Goal: What is needed is an exact copy of the lines from the one containing "addMesh(object, 'ball_calyx', calyxGeometry(), silver);" to the one containing "in imported if", both lines included, and no other lines.

Supplied material:
--------------------------------------------------

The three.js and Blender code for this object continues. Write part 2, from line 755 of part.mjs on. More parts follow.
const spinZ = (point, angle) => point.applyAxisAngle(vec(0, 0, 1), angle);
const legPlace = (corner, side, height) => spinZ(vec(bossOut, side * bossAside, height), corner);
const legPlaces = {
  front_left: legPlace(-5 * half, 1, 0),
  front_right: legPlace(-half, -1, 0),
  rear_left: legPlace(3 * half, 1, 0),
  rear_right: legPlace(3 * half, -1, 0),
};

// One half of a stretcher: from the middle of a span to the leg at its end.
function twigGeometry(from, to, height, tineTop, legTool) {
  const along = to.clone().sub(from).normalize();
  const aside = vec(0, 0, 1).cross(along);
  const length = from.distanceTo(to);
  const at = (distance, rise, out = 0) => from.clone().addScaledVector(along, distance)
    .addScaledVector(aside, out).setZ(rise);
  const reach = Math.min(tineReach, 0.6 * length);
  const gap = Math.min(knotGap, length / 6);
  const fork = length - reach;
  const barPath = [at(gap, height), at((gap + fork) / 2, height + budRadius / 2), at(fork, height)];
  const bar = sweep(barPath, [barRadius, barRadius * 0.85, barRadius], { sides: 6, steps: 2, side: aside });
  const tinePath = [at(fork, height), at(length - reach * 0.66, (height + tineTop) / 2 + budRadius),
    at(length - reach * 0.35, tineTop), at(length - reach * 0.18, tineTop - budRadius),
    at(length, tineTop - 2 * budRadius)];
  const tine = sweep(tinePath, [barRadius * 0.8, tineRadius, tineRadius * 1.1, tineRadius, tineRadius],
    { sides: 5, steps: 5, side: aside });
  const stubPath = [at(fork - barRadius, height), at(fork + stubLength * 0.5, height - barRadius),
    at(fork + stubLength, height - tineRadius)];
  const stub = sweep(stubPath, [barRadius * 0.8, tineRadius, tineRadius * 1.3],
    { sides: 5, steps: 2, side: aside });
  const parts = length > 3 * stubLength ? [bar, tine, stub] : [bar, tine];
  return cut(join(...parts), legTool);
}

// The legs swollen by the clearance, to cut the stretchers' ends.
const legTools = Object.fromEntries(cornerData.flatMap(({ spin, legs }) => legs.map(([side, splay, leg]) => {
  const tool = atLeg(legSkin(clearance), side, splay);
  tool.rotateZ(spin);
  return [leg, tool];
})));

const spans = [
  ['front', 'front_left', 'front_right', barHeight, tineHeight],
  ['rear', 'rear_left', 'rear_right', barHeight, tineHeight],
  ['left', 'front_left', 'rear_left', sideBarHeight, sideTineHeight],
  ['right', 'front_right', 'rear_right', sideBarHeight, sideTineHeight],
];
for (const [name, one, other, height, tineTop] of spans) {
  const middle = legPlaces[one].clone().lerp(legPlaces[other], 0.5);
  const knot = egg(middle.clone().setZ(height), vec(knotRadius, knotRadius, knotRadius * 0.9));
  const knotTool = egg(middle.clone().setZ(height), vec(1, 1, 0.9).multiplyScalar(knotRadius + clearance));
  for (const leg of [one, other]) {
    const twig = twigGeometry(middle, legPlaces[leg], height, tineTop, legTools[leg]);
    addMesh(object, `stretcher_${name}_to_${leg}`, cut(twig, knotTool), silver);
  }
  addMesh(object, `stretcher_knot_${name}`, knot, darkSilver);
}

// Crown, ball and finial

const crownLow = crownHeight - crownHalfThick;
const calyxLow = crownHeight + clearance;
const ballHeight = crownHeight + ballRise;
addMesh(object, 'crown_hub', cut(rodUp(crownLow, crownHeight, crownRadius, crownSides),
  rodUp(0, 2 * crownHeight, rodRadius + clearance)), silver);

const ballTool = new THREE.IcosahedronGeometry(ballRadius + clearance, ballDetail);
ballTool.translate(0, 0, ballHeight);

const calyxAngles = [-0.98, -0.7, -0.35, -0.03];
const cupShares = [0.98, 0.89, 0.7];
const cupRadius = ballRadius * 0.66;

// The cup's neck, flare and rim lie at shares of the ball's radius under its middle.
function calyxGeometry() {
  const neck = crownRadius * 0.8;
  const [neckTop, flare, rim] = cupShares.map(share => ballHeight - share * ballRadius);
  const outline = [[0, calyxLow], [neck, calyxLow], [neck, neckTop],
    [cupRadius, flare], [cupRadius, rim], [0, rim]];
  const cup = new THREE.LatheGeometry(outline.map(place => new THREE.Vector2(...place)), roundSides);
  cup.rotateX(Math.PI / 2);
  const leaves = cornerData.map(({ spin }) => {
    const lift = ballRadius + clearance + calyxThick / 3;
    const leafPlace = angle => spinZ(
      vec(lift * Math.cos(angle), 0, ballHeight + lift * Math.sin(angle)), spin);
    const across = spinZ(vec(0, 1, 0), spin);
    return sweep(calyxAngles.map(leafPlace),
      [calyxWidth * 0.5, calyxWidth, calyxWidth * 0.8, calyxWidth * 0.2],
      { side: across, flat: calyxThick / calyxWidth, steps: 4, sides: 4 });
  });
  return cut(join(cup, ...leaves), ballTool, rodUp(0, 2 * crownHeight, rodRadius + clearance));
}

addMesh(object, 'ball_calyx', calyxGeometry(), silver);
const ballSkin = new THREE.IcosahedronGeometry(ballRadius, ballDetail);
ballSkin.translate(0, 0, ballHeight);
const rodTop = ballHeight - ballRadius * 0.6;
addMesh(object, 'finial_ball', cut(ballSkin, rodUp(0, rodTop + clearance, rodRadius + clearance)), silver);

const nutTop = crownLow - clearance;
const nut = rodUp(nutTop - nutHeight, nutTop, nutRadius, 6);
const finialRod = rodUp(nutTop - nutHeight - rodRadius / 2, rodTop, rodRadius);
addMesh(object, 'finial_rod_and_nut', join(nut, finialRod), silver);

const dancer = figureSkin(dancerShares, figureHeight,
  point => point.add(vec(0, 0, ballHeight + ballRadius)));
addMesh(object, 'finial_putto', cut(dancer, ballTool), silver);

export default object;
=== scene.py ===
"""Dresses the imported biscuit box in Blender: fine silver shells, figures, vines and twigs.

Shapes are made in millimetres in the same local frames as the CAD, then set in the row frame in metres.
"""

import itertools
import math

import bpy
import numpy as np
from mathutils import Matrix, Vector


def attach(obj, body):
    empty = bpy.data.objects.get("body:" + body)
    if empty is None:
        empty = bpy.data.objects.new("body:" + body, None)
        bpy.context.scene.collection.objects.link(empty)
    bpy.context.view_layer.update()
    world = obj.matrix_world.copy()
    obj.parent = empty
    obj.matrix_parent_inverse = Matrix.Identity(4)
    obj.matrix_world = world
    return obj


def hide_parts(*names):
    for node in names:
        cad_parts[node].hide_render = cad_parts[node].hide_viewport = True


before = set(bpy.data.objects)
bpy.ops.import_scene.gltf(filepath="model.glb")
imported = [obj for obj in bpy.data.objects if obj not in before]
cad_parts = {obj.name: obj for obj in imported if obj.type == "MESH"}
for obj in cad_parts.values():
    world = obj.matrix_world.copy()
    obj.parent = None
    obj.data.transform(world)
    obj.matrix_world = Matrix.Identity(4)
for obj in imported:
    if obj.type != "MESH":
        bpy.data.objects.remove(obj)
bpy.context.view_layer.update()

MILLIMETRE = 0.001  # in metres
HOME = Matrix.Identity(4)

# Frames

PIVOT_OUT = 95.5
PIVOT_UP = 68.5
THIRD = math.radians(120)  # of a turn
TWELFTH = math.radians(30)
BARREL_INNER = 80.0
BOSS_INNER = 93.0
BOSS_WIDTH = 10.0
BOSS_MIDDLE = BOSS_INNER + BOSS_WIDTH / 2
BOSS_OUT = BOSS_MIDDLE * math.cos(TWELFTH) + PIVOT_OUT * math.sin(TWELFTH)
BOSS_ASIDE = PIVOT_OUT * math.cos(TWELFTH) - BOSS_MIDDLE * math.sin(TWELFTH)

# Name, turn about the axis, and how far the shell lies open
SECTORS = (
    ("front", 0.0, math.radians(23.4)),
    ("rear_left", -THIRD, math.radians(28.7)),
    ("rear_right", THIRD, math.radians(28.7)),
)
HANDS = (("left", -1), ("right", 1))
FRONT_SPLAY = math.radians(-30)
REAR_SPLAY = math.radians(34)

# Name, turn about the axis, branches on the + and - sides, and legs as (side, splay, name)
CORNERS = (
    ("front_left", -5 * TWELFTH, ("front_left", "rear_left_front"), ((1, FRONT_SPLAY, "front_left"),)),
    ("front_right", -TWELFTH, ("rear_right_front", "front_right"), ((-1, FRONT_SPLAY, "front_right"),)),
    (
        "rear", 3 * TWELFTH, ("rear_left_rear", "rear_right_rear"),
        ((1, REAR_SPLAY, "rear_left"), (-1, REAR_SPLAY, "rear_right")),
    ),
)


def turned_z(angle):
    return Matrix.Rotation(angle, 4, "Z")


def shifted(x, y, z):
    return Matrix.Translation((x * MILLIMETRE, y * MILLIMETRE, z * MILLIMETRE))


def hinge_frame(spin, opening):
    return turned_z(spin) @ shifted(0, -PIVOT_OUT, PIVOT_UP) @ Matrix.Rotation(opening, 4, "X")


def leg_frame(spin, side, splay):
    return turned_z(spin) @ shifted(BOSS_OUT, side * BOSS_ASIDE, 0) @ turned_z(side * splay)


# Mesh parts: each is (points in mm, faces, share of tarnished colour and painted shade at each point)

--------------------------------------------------

Output of the exercise:
addMesh(object, 'ball_calyx', calyxGeometry(), silver);
const ballSkin = new THREE.IcosahedronGeometry(ballRadius, ballDetail);
ballSkin.translate(0, 0, ballHeight);
const rodTop = ballHeight - ballRadius * 0.6;
addMesh(object, 'finial_ball', cut(ballSkin, rodUp(0, rodTop + clearance, rodRadius + clearance)), silver);

const nutTop = crownLow - clearance;
const nut = rodUp(nutTop - nutHeight, nutTop, nutRadius, 6);
const finialRod = rodUp(nutTop - nutHeight - rodRadius / 2, rodTop, rodRadius);
addMesh(object, 'finial_rod_and_nut', join(nut, finialRod), silver);

const dancer = figureSkin(dancerShares, figureHeight,
  point => point.add(vec(0, 0, ballHeight + ballRadius)));
addMesh(object, 'finial_putto', cut(dancer, ballTool), silver);

export default object;
=== scene.py ===
"""Dresses the imported biscuit box in Blender: fine silver shells, figures, vines and twigs.

Shapes are made in millimetres in the same local frames as the CAD, then set in the row frame in metres.
"""

import itertools
import math

import bpy
import numpy as np
from mathutils import Matrix, Vector


def attach(obj, body):
    empty = bpy.data.objects.get("body:" + body)
    if empty is None:
        empty = bpy.data.objects.new("body:" + body, None)
        bpy.context.scene.collection.objects.link(empty)
    bpy.context.view_layer.update()
    world = obj.matrix_world.copy()
    obj.parent = empty
    obj.matrix_parent_inverse = Matrix.Identity(4)
    obj.matrix_world = world
    return obj


def hide_parts(*names):
    for node in names:
        cad_parts[node].hide_render = cad_parts[node].hide_viewport = True


before = set(bpy.data.objects)
bpy.ops.import_scene.gltf(filepath="model.glb")
imported = [obj for obj in bpy.data.objects if obj not in before]
cad_parts = {obj.name: obj for obj in imported if obj.type == "MESH"}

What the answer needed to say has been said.